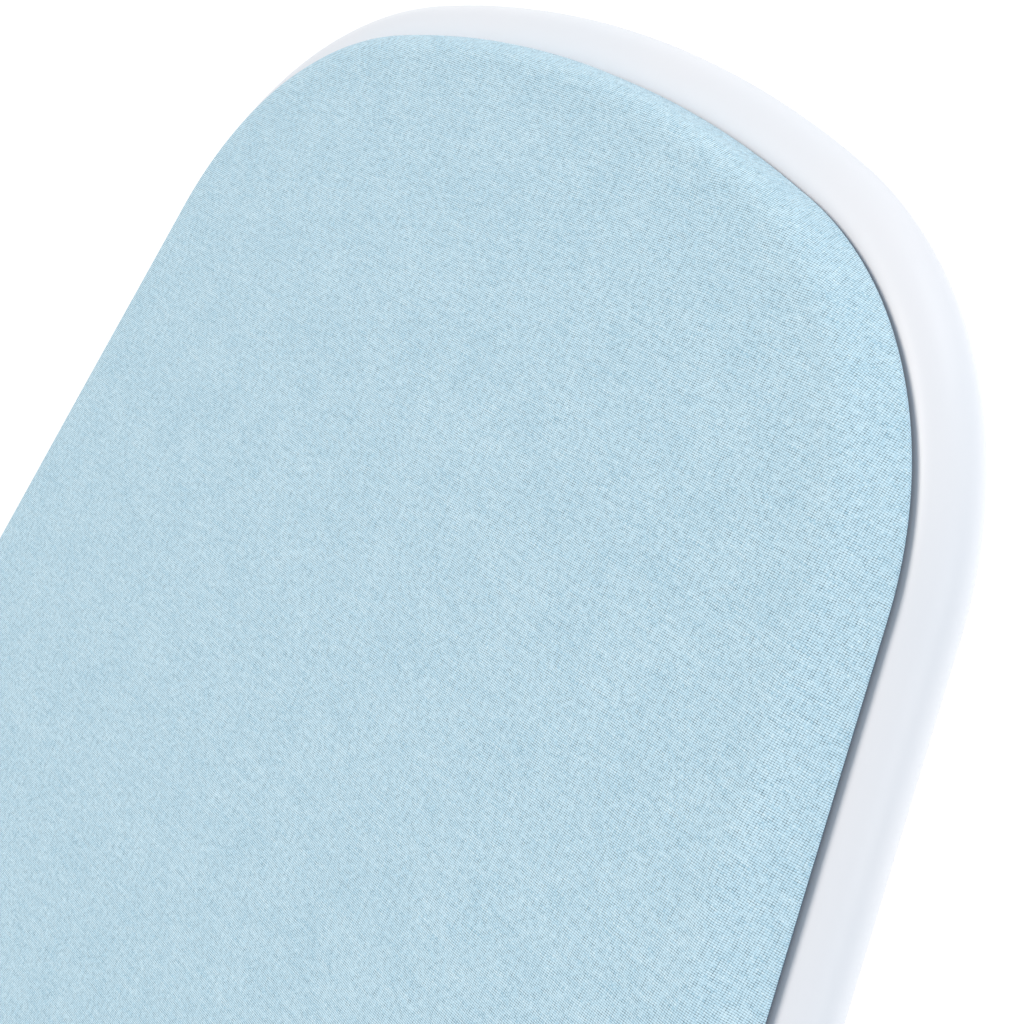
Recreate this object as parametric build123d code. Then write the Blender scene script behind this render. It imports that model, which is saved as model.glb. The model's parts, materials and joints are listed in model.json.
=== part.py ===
from build123d import *
from math import atan2, cos, hypot, radians, sin, tan
import os

# Folding ironing board, standing open at its full height.
# Millimetres.  +X points to the rounded nose, +Y to the left side, +Z up.
# The origin is on the floor, under the middle of the whole length.

# ---- driving dimensions: the top ----
board_length = 1200.0
half_width = 190.0
shoulder_half_width = 130.0     # half width across the two shoulder arcs of the nose
shoulder_spread = 44.0          # shoulder arc centres, distance from the centre line
nose_depth = 166.0              # nose arc centre, distance behind the shoulder centres
side_taper = radians(11.2)      # each side runs outwards at this angle behind the nose
side_blend_radius = 500.0       # arc between the tapering and the parallel sides
tail_corner_radius = 60.0
rim_radius = 8.0
rim_wall = 1.2
pad_inset = 9.8                 # from the rim's outer edge to the cover's edge
pad_rise = 8.5                  # cover's top above the rim's crest
cover_thickness = 0.6
panel_thickness = 3.0
hem_width = 35.0

# ---- driving dimensions: the legs ----
fold_degrees = 58.0             # legs to floor, standing
fold_angle = radians(fold_degrees)
upper_leg = 450.0               # top pivot to crossing pivot
lower_leg = 530.0               # crossing pivot to foot bar
leg_radius = 11.0
leg_wall = 1.2
outer_leg_y = 78.0
inner_leg_y = 34.0
foot_half_length = 190.0
foot_axis_height = 13.0
pivot_setback = 205.0           # fixed pivot, distance from the board's tail
pin_radius = 4.0
running_gap = 0.05              # radial clearance of a pin that turns in its hole

# ---- driving dimensions: iron rest and release lever ----
rest_reach = 218.0              # how far the pulled-out iron rest stands past the tail
rest_half_width = 110.0
rest_wire = 3.0
cross_wire = 2.5
lever_from_pivot = 560.0        # lever bar, distance in front of the fixed pivot

# ---- levels and places that follow ----
leg_length = upper_leg + lower_leg
pivot_z = foot_axis_height + leg_length * sin(fold_angle)
rim_z = pivot_z + 32.0
crest_z = rim_z + rim_radius
hem_z = crest_z - 0.1
panel_z = hem_z + cover_thickness
felt_z = panel_z + panel_thickness
cover_top_z = crest_z + pad_rise
frame_z = pivot_z + 25.7        # underside of the cross members
frame_height = 14.0
rest_z = pivot_z + 18.0
lever_z = pivot_z + 17.9

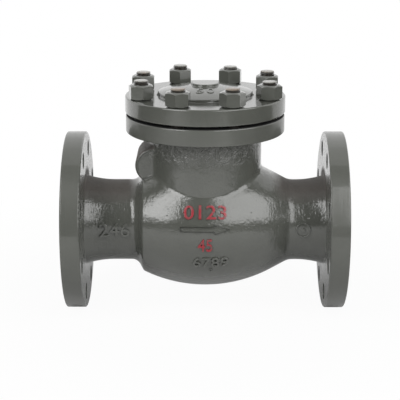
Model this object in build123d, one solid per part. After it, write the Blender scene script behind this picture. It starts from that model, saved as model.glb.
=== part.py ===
#####
» The exercise:
Copy the lines from the start of the data verbatim, stopping after the line containing "# The origin".

» Completed task:
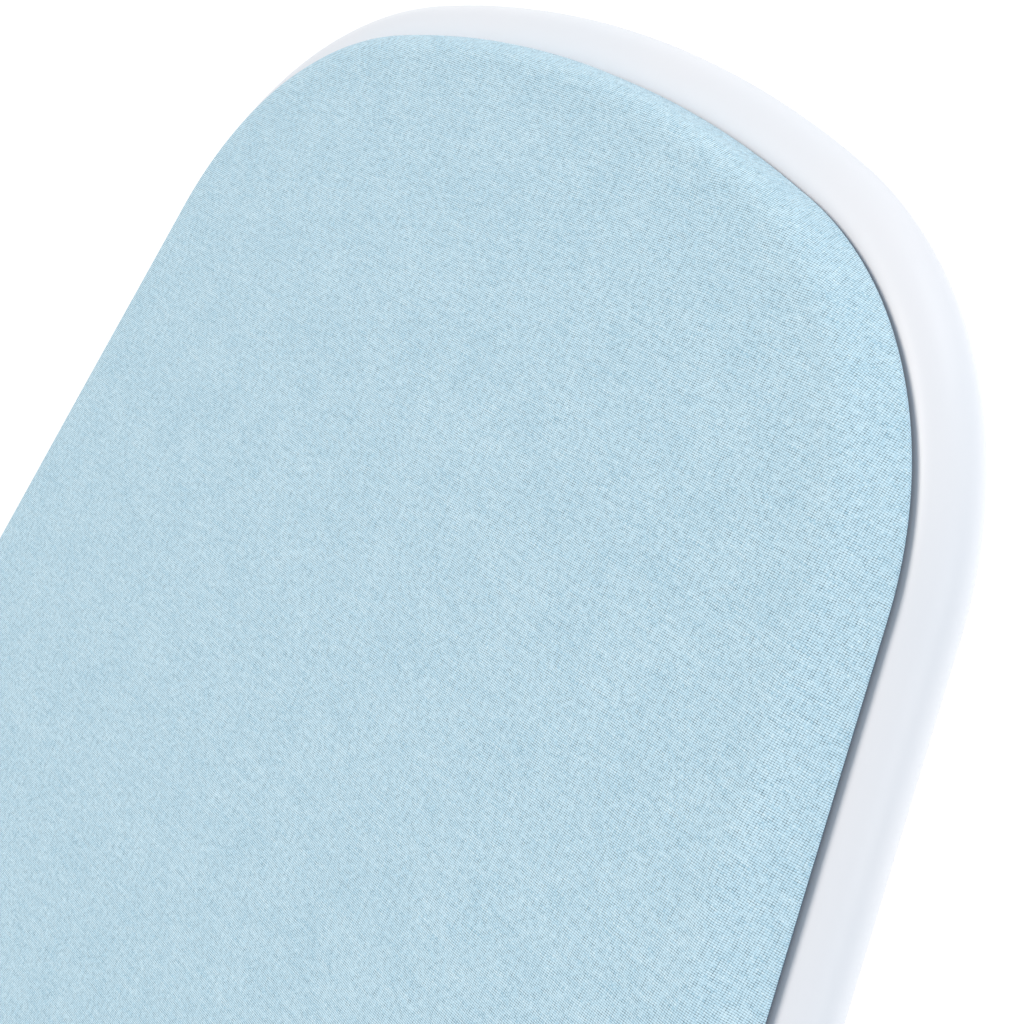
Recreate this object as parametric build123d code. Then write the Blender scene script behind this render. It imports that model, which is saved as model.glb. The model's parts, materials and joints are listed in model.json.
=== part.py ===
from build123d import *
from math import atan2, cos, hypot, radians, sin, tan
import os

# Folding ironing board, standing open at its full height.
# Millimetres.  +X points to the rounded nose, +Y to the left side, +Z up.
# The origin is on the floor, under the middle of the whole length.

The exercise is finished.